Limitations and future directions

The proposed 3D Steganography model showed exceptional performance in evaluation criteria and established a robust foundation for safeguarding 3D models. Nonetheless, we recognize the following limitations that we will rectify in the future.

• The present study utilizes custom-generated 3D models with a limited selection of publicly available 3D models. Though the results are promising, the limited selection of 3D models may introduce biases that affect the assessment of the generalizability and reproducibility of our steganographic methodology. To mitigate this restriction, further research will integrate established standards such as ShapeNet and Princeton ModelNet.

• Although our existing methodology exhibits strong security and steganographic efficacy, we recognize significant computing constraints that necessitate additional optimization. These will be methodically handled in the future.
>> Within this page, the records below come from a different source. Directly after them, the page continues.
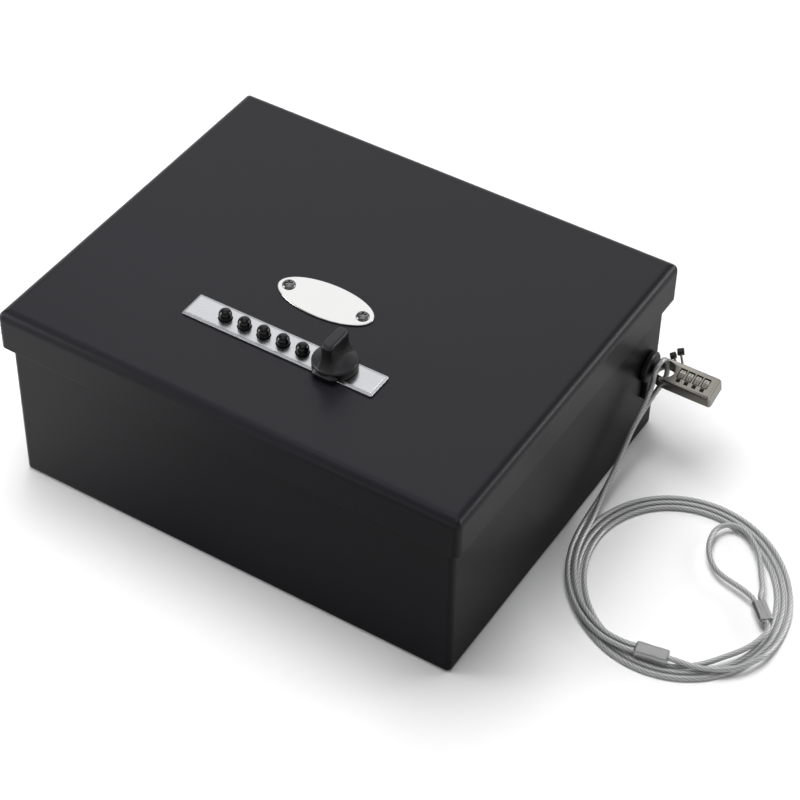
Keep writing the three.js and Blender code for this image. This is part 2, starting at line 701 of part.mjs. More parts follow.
function lockBody() {
  const bodyEnd = lockEnd - endCapThickness - seat;
  const half = windowWidth / 2;
  const windowFront = dialBack - windowHalfLength;
  const windowBack = dialBack + windowHalfLength;
  const windows = dialUs.map((u) => block([u - half, windowFront, 0], [u + half, windowBack, lockThickness]));
  return cut(
    lockBlank(),
    block([bodyEnd, -lockWidth, -lockThickness], [lockEnd + overrun, lockWidth, lockThickness]),
    bar("z", eyeRadius, -lockThickness, lockThickness, eyeU, 0, roundSides),
    block([dialRoomStart, roomFront, dialRoomFloor], [lockEnd, roomBack, dialRoomCeiling]),
    ...windows,
    bar("x", barRadius + play, 0, lockStart + barReach + play),
    leaningBore(release),
    leaningBore(codeSet),
  );
}

// The end cap closes the dial room. A spigot on it fills the room's mouth.
function lockEndCap() {
  const start = lockEnd - endCapThickness;
  const end = block([start, -lockWidth, -lockThickness], [lockEnd + overrun, lockWidth, lockThickness]);
  const inset = play / 2;
  const spigotLow = [spigotStart, roomFront + inset, dialRoomFloor + inset];
  const spigotHigh = [start + endCapThickness / 2, roomBack - inset, dialRoomCeiling - inset];
  return join(overlapOf(lockBlank(), end), block(spigotLow, spigotHigh));
}

function dial() {
  const wheel = bar("x", dialRadius, -dialThickness / 2, dialThickness / 2, 0, 0, dialFaces);
  return cut(wheel, bar("x", dialShaftRadius + play / 2, -overrun, overrun));
}

// The bar's flat head passes the slot in the wall, then turns behind it.
function lockBar() {
  const headEnd = -(sheet + backPlateThickness + 2 * seat + play);
  const shaft = bar("x", barRadius, headEnd, lockStart + barReach);
  const half = [barHeadHeight / 2, barHeadLength / 2];
  const head = block([headEnd - barHeadThickness, -half[0], -half[1]], [headEnd, half[0], half[1]]);
  return join(shaft, head);
}

const dialShaft = bar("x", dialShaftRadius, dialRoomStart + seat, spigotStart - seat, dialBack, dialLift);
place(dialLock, "dial_lock_body", lockBody(), nickel);
place(dialLock, "dial_lock_end_cap", lockEndCap(), nickel);
place(dialLock, "dial_shaft", dialShaft, zincPlate);
dialUs.forEach((u, i) => place(dialLock, `dial_${i + 1}`, dial(), nickel, [u, dialBack, dialLift]));
place(dialLock, "lock_bar", lockBar(), zincPlate);
[["release", release], ["code_set", codeSet]].forEach(([name, button]) => {
  const stem = leaningBar(lockStemRadius, button, -button.depth, button.out - lockStemGap);
  place(dialLock, `${name}_stem`, stem, nickel);
  place(dialLock, `${name}_button`, leaningCap(button), blackPlastic);
});

// Cable
function section(radius, sides) {
  const points = Array.from({ length: sides }, (_, i) => {
    const angle = (2 * Math.PI * (i + 0.5)) / sides;
    return new THREE.Vector2(radius * Math.cos(angle), radius * Math.sin(angle));
  });
  return new THREE.Shape(points);
}

function cableTube(route, steps) {
  const path = new THREE.CatmullRomCurve3(route.map((point) => new THREE.Vector3(...point)));
  const shape = section(cableDiameter / 2, cableSides);
  return new THREE.ExtrudeGeometry(shape, { steps, extrudePath: path, bevelEnabled: false });
}

// An oval pressed sleeve, lying along its turn in the floor's plane.
function placeSleeve(name, size) {
  const shape = roundedRectangle(size.width, size.thickness, size.thickness * sleeveCornerShare);
  const sleeve = prism(shape, -size.length / 2, size.length / 2).rotateX(Math.PI / 2).rotateZ(Math.PI / 2);
  const mesh = place(cable, name, sleeve, aluminium, [size.x, size.y, size.z]);
  mesh.rotation.z = THREE.MathUtils.degToRad(size.turn);
}

// A point on a sleeve's middle line, this far from its middle.
function onSleeve(size, distance) {
  const turn = THREE.MathUtils.degToRad(size.turn);
  return new THREE.Vector3(size.x + distance * Math.cos(turn), size.y + distance * Math.sin(turn), size.z);
}

const smooth = THREE.MathUtils.smoothstep;

// The coil's middle line. It leaves the large sleeve above the other turns, crosses outwards over them, drops
// to the floor, winds inwards at a steady pitch round a slightly oval ring, and climbs to the small sleeve.
// Its crossing, settling, climbing and leaving are counted in steps from its nearer end.
function coilPoints() {
  const exit = largeSleeve.length / 2 + sleeveGap;
  const points = [onSleeve(largeSleeve, exit), onSleeve(largeSleeve, exit + cableDiameter)];
  const floorZ = cableDiameter / 2 + seat;
  const step = 360 / coilSteps;
  for (let angle = coilStart + step / 2; angle <= coilEnd; angle += step) {
    const turn = THREE.MathUtils.degToRad(angle);
    const oval = coilOval * Math.cos(2 * (turn - THREE.MathUtils.degToRad(coilOvalTurn)));
    const ring = coilRadius - (coilPitch * (angle - coilStart)) / 360 + oval;
    const after = (angle - coilStart) / step;
    const before = (coilEnd - angle) / step;
    const crossing = 1 - smooth(after, ...coilCrossing);
    const leaving = 1 - smooth(before, ...coilLeaving);
    const settled = Math.min(smooth(after, ...coilSettling), smooth(before, ...coilClimbing));
    const radius = ring + crossing * (coilRadius * coilInnerShare - ring) + leaving * coilLeaveOut;
    const z = floorZ + coilRise * (1 - settled);
    points.push(new THREE.Vector3(coilX + radius * Math.cos(turn), coilY + radius * Math.sin(turn), z));
  }
  const entry = -(smallSleeve.length / 2 + sleeveGap);
  points.push(onSleeve(smallSleeve, entry - cableDiameter), onSleeve(smallSleeve, entry));
  return points;
}

// A tube with flat sides carried along points that lie nearly level: one ring of corners at each point.
function levelTube(points, radius, sides) {
  const corners = [];
  const faces = [];
  const up = new THREE.Vector3(0, 0, 1);
  points.forEach((point, i) => {
    const ahead = points[Math.min(i + 1, points.length - 1)];
    const behind = points[Math.max(i - 1, 0)];
    const along = ahead.clone().sub(behind).normalize();
    const across = up.clone().cross(along).normalize();
    const above = along.clone().cross(across);
    for (let k = 0; k < sides; k++) {
      const angle = (2 * Math.PI * (k + 0.5)) / sides;
      const corner = point.clone().addScaledVector(across, radius * Math.cos(angle));
      corner.addScaledVector(above, radius * Math.sin(angle));
      corners.push(corner.x, corner.y, corner.z);
    }
  });
  const last = (points.length - 1) * sides;
  for (let ring = 0; ring < last; ring += sides) {
    for (let k = 0; k < sides; k++) {
      const next = (k + 1) % sides;
      faces.push(ring + k, ring + next, ring + sides + next);
      faces.push(ring + k, ring + sides + next, ring + sides + k);
    }
  }
  for (let k = 1; k < sides - 1; k++) {
    faces.push(0, k + 1, k);
    faces.push(last, last + k, last + k + 1);
  }
  const geometry = new THREE.BufferGeometry();
  geometry.setAttribute("position", new THREE.Float32BufferAttribute(corners, 3));
  geometry.setIndex(faces);
  return geometry;
}

// The length of a coil's middle line, and the least gap between its own turns, taken on points along it.
function measureCoil(points) {
  const line = new THREE.CatmullRomCurve3(points);
  const count = points.length * samplesPerPoint;
  const samples = line.getSpacedPoints(count);
  const length = line.getLength();
  const apart = Math.ceil((4 * cableDiameter * count) / length);
  let least = Infinity;
  for (let i = 0; i < samples.length; i++) {
    for (let j = i + apart; j < samples.length; j++) {
      least = Math.min(least, samples[i].distanceTo(samples[j]));
    }
  }
  return { gap: least - cableDiameter, length };
}

const coil = coilPoints();
place(cable, "cable_large_eye", cableTube(largeEyeRoute, largeEyeSteps), coatedCable);
placeSleeve("cable_large_sleeve", largeSleeve);
place(cable, "cable_coil", levelTube(coil, cableDiameter / 2, coilSides), coatedCable);
placeSleeve("cable_small_sleeve", smallSleeve);
place(cable, "cable_small_eye", cableTube(smallEyeRoute, smallEyeSteps), coatedCable);

const measured = measureCoil(coil);
console.log(`coil: least gap ${measured.gap.toFixed(2)} mm, length ${measured.length.toFixed(0)} mm`);

export default root;
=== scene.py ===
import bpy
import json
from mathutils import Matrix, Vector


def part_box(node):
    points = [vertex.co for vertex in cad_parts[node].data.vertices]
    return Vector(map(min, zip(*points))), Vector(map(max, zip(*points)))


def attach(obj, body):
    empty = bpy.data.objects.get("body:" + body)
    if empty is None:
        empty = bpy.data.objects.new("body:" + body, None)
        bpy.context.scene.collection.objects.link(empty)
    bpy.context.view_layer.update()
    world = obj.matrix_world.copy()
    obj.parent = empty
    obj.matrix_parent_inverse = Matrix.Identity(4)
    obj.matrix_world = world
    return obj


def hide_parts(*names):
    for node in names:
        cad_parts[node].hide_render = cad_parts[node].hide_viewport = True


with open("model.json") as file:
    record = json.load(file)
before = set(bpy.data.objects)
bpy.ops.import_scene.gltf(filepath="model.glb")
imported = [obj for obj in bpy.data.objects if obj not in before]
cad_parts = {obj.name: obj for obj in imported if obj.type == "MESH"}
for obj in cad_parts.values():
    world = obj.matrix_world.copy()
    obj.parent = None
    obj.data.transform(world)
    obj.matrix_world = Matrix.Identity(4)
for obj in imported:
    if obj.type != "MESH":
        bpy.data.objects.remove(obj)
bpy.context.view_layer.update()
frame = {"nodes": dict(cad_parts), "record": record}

import json
from math import ceil, cos, pi, radians, sin, tau

import bmesh
import bpy
import numpy as np
from bpy.props import FloatProperty, FloatVectorProperty, PointerProperty
from bpy.types import Operator, Panel, PropertyGroup
from mathutils import Vector

bl_info = {
    "name": "Portable Car Safe",
    "version": (1, 0, 0),
    "blender": (4, 5, 0),
    "location": "View3D > Sidebar > Car Safe",
    "description": "Shapes and finishes of a portable car safe, built round its packed model",
    "category": "Add Mesh",
}


# Sizes and colours that a user would change


def size(name, millimetres, description):
    """A length property. It is given in millimetres and kept in metres."""
    return FloatProperty(
        name=name, description=description, default=millimetres / 1000, min=0, unit="LENGTH", precision=5
    )


def share(name, value, description):
    """A property from nought to one."""
    return FloatProperty(name=name, description=description, default=value, min=0, max=1, subtype="FACTOR")


def watts(name, value, description):
    """A lamp's power, in watts."""
    return FloatProperty(name=name, description=description, default=value, min=0)


def colour(name, value, description):
    """A colour property, in linear light."""
    return FloatVectorProperty(
        name=name, description=description, default=value, min=0, max=1, size=3, subtype="COLOR"
    )


class CaseSizes(PropertyGroup):
    """Sizes of the folded case"""

    width: size("Width", 296, "Case width over its side walls")
    depth: size("Depth", 241, "Case depth over its front and back walls")
    rim: size("Rim height", 123.5, "Height of the lip's top face")
    bend: size("Bend", 3, "Outer radius of the bend round the bottom")
    corner: size("Corner", 3.4, "Outer radius of the upright corners")
    rim_bend: size("Rim bend", 2.2, "Outer radius of the bend into the lip")
    lip: size("Lip", 7, "How far the lip reaches inwards")


class LidSizes(PropertyGroup):
    """Sizes of the pressed lid"""

    width: size("Width", 305, "Lid width over its skirt")
    depth: size("Depth", 250, "Lid depth over its skirt")
    top: size("Top", 127, "Height of the lid's top face")
    skirt: size("Skirt", 27, "How far the skirt hangs down from the top face")
    bend: size("Bend", 6.4, "Outer radius of the bend from top to skirt")
    corner: size("Corner", 3.8, "Outer radius of the upright corners")
    sheet: size("Sheet", 1.5, "Thickness of the steel sheet")


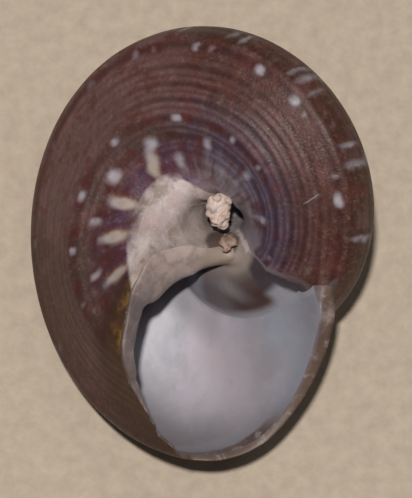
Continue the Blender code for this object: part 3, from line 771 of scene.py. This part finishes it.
def outerShellMaterial(finish, rows, period):
    # corded aragonite under a thin organic skin: satin, brown to violet, with dark lines and pale flecks
    names = ("growthAngle", "behindLip", "callusMm", "glazeDeg", "columellaEnd")
    patterns = finish["patterns"]
    material, tree, shader, noises, told = startMaterial("cordedOuterShell", patterns.values(), names)
    growthAngle, behindLip, callusMm, glazeDeg, columellaEnd = told
    pattern = dict(zip(patterns, noises))
    place = addNode(tree, "ShaderNodeTexCoord", out="Object")
    onShell = addNode(tree, "ShaderNodeUVMap", uv_map="growthMap")
    slow = addNode(tree, "ShaderNodeMath", (pattern["slow"], 0.5), operation="SUBTRACT")
    quick = addNode(tree, "ShaderNodeMath", (pattern["quick"], 0.5), operation="SUBTRACT")
    angle, distance, _ = addNode(tree, "ShaderNodeSeparateXYZ", (onShell,), out=None).outputs
    # growth angle and profile distance with uneven edges, for patterns that follow the lines
    wavy = addNode(tree, "ShaderNodeVectorMath", (quick, (3.4, 0.16, 0.0), onShell), operation="MULTIPLY_ADD")
    wavy = addNode(tree, "ShaderNodeVectorMath", (slow, (0.0, 0.34, 0.0), wavy), operation="MULTIPLY_ADD")
    along, across, _ = addNode(tree, "ShaderNodeSeparateXYZ", (wavy,), out=None).outputs

    for name, (stretch, detail, rough) in finish["drawnOut"].items():
        drawn = addNode(tree, "ShaderNodeVectorMath", (onShell, stretch), operation="MULTIPLY")
        settings = {"Vector": drawn, "Scale": 1.0, "Detail": detail, "Roughness": rough}
        pattern[name] = addNode(tree, "ShaderNodeTexNoise", settings)

    # ground colours over the profile, one set for the older side of the whorl and one for the newer side
    share, onSide, behind, callus, glaze, deepest = (
        addNode(tree, "ShaderNodeMath", terms, operation="MULTIPLY_ADD")
        for terms in (
            (slow, 1.2, distance), (slow, 60.0, angle), (quick, 6.0, behindLip), (quick, 0.35, callusMm),
            (quick, 2.6, glazeDeg), (quick, 6.0, angle),
        )
    )
    share = addNode(tree, "ShaderNodeMath", (share, finish["profileLength"]), operation="DIVIDE")
    older = addNode(tree, "ShaderNodeValToRGB", (share,), stops=finish["olderRamp"])
    newer = addNode(tree, "ShaderNodeValToRGB", (share,), stops=finish["newerRamp"])
    colour = paintOver(tree, older, ((onSide, -285.0, -195.0), newer, 1.0))

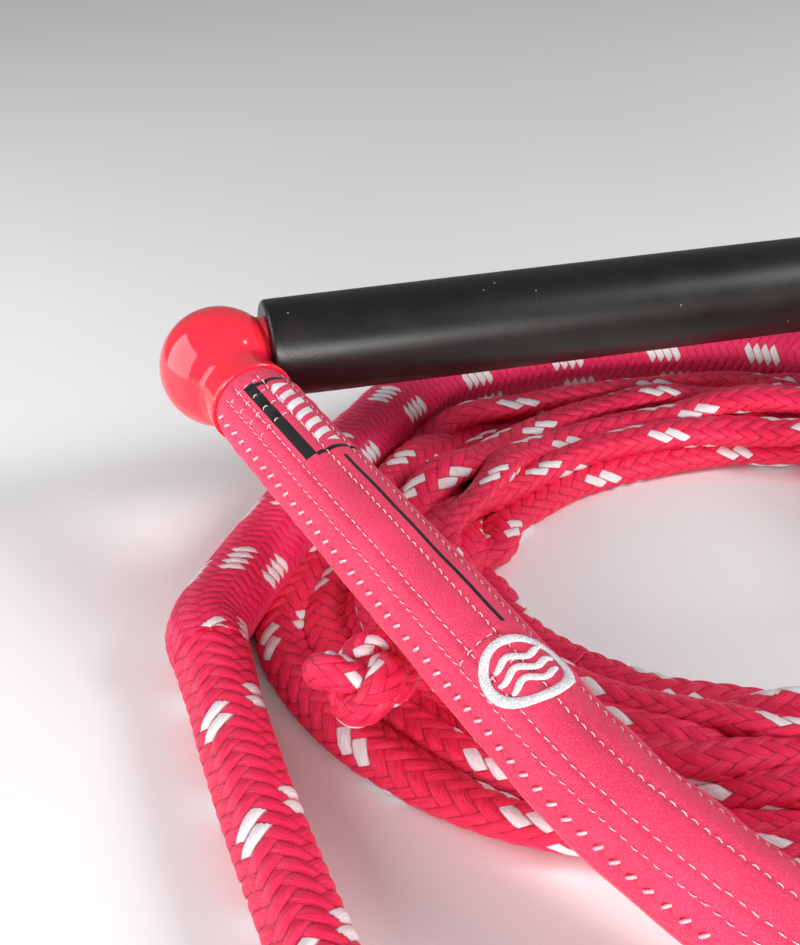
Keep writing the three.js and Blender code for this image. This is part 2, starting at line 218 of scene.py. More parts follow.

• Our methodology utilizes AES-128 in CBC mode for encryption and SHA-256 for integrity verification, establishing a strong security framework. This combination ensures that data is kept private, and it also guarantees that the data hasn’t been changed. In the future, we intend to investigate ChaCha20 for mobile and edge implementations and assess Keccak (SHA-3) for post-quantum preparedness, ensuring our architecture remains responsive to changing security requirements and hardware environments.